On Tue, May 02, 2023 at 08:09:47PM -0400, Taylor Blau wrote:

> However, there is no option to be able to keep around certain objects
> that have otherwise aged out of the grace period. The only way to retain
> those objects is:
> 
>   - to point a reference at them, which may be undesirable or
>     infeasible,
>   - to track them via the reflog, which may be undesirable since the
>     reflog's lifetime is limited to that of the reference it's tracking
>     (and callers may want to keep those unreachable objects around for
>     longer)
>   - to extend the grace period, which may keep around other objects that
>     the caller *does* want to discard,
>   - or, to force the caller to construct the pack of objects they want
>     to keep themselves, and then mark the pack as kept by adding a
>     ".keep" file.

OK, I understand the use case you're trying to support, and your
approach mostly makes sense. But there are two things I was surprised by
in the implementation:

  1. Does this need to be tied to cruft packs? The same logic would
     apply to "repack -A" which turns objects loose (of course you
     probably don't want to do that in the long term for performance
     reasons, but it's conceptually the same thing; see below).

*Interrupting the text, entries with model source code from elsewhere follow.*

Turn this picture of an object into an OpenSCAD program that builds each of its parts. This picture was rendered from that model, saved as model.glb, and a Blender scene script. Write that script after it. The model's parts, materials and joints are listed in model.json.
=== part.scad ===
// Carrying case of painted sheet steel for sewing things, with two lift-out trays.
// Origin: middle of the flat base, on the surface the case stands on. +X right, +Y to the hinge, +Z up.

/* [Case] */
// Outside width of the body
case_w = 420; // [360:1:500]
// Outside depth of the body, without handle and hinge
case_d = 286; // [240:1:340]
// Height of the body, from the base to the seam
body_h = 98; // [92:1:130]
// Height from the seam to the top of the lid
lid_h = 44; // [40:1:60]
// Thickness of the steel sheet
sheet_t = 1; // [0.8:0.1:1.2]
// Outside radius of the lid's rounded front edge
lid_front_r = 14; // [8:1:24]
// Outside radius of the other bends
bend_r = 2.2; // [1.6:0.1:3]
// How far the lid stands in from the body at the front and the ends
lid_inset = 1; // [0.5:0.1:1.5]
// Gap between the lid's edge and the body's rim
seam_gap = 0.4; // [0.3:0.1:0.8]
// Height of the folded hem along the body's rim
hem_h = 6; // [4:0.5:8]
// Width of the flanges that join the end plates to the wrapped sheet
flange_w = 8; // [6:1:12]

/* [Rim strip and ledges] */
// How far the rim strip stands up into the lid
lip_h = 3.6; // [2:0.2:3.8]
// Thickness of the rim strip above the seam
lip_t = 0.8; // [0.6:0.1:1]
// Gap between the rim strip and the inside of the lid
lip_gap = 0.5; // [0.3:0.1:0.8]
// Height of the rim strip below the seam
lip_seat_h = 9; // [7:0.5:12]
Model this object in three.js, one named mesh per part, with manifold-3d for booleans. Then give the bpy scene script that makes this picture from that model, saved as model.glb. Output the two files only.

  2. Why is there a separate walk distinct from the one that rescues
     recent-but-unreachable objects?

Conceptually it seems to me that the simplest and most flexible way to
think of this new feature is: pretend these objects are recent enough to
be kept in the grace period, even though their mtimes do not qualify".

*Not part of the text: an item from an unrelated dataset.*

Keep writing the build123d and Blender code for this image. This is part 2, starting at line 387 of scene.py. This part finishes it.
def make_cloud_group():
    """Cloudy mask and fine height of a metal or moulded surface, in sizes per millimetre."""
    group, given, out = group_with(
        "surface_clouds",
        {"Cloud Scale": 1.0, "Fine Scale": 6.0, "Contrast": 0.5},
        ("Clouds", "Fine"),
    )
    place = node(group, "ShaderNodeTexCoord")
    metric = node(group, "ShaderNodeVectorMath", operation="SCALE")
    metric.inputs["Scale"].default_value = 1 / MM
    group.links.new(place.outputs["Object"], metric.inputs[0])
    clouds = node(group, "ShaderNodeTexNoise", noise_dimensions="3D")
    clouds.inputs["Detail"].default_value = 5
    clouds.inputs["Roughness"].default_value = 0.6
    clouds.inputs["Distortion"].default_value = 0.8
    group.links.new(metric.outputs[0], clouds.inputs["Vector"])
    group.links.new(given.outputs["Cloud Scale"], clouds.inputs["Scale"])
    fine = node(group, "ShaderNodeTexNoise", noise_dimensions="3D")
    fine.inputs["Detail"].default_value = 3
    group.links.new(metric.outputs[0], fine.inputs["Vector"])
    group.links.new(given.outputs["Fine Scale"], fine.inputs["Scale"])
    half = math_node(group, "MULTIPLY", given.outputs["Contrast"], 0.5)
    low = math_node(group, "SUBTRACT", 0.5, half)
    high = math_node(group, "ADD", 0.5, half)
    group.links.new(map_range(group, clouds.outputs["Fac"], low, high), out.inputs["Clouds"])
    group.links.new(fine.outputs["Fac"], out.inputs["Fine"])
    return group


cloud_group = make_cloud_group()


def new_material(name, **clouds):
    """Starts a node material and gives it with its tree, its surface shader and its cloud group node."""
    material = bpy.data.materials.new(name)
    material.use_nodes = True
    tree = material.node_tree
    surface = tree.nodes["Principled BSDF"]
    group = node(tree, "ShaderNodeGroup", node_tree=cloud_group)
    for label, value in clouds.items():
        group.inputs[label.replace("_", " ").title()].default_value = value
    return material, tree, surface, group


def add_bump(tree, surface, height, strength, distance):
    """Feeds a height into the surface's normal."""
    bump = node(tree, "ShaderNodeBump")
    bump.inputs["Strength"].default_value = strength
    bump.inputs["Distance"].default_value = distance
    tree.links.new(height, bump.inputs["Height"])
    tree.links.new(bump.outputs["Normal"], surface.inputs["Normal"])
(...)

And then everything else would just fall out naturally. Am I missing
something?

In a pre-cruft-pack world, I'd have just expected the patch to look like
this:

diff --git a/builtin/pack-objects.c b/builtin/pack-objects.c
index bd6ad016d6..1d655dc758 100644
--- a/builtin/pack-objects.c
+++ b/builtin/pack-objects.c
@@ -4077,6 +4077,7 @@ static void get_object_list(struct rev_info *revs, int ac, const char **av)
 		if (add_unseen_recent_objects_to_traversal(revs,
 				unpack_unreachable_expiration, NULL, 0))
 			die(_("unable to add recent objects"));
+		add_tips_from_program(revs);
 		if (prepare_revision_walk(revs))
 			die(_("revision walk setup failed"));
 		traverse_commit_list(revs, record_recent_commit,

Sadly the cruft-pack feature doesn't really share this code, but I think
it does something similar, and could just consider those synthetic tips
as "recent" for this run.

> +static int enumerate_extra_cruft_tips_1(struct rev_info *revs, const char *args)
> +{
> +	struct child_process cmd = CHILD_PROCESS_INIT;
> +	struct strbuf buf = STRBUF_INIT;
> +	FILE *out = NULL;
> +	int ret = 0;
> +
> +	cmd.use_shell = 1;
> +	cmd.out = -1;
> +
> +	strvec_push(&cmd.args, args);
> +	strvec_pushv(&cmd.env, (const char **)local_repo_env);

Why does this clear the environment of local-repo variables? That seems
unlike most other hooks we have, and would cause confusion if $GIT_DIR
or various config variables are important (e.g., should "git -c foo.bar
gc" persist foo.bar when running the hook? It usually does).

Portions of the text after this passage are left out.